Agencies, universities, and private companies increasingly turn to machine learning to speed up and improve the predictive accuracy of healthcare technology testing. A group of more than 30 top hospitals and research institutions in Europe and the U.S. formed the OWKIN Loop Network, a shared resource that helps train predictive machine learning models with massive datasets. In February Global Market Insights predicted 10-fold growth by 2025 in healthcare AI implementations, particularly in pharmaceutical development and image analysis.

MIT researchers affiliated with the Computer Science and Artificial Intelligence Laboratory (CSAIL) and the Laboratory for Financial Engineering (LFE) published their study of machine learning with statistical imputation used for predicting drug approvals in the inaugural issue of Harvard Data Science Review – an open-access data science platform.

The MIT scientists used imputation models to fill in missing data in drug-development and clinical-trial data from 2003 to 2015. They included thousands of drug-indication pairs with more than 140 features in 15 disease groups. By imputing the missing values based on observed data in other fields, they constructed the largest dataset of its kind.

The results of the MIT study showed machine learning’s increasing success in predicting drug approvals in rolling 5-year windows. The researchers attribute better data quality and greater quantities of data for the improvements. The most significant success predictors were trial outcomes, trial status, trial accrual rates, duration, prior approval for another indication, and sponsor track records. According to the researchers, their model had a higher prediction success rate than conventional analysis for moving drug development forward to approval.

The MIT study established a methodology for evaluating machine learning’s predictive success with drug development and testing. According to the authors, drug development productivity as measured by the ratio of drug approvals to research and development spending has decreased over the past 50 years as biomedical innovation has become more complex, riskier, and more expensive.
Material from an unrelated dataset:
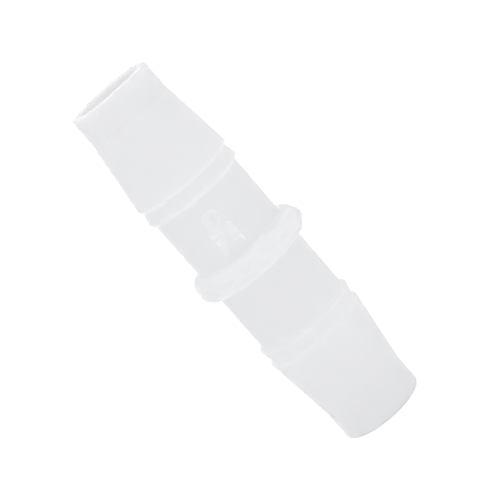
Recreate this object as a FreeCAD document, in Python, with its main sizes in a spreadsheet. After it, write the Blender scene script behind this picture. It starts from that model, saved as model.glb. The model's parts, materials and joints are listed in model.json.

If machine learning can accurately forecast the results of clinical trials and reduce the uncertainties of continued development, productivity should increase. In an ideal world this could mean knowing when to continue or halt development on specific drugs; the improved productivity would encourage pharmaceutical developers to increase their investment. The societal benefit would be new and better drugs to treat the full spectrum of diseases and conditions.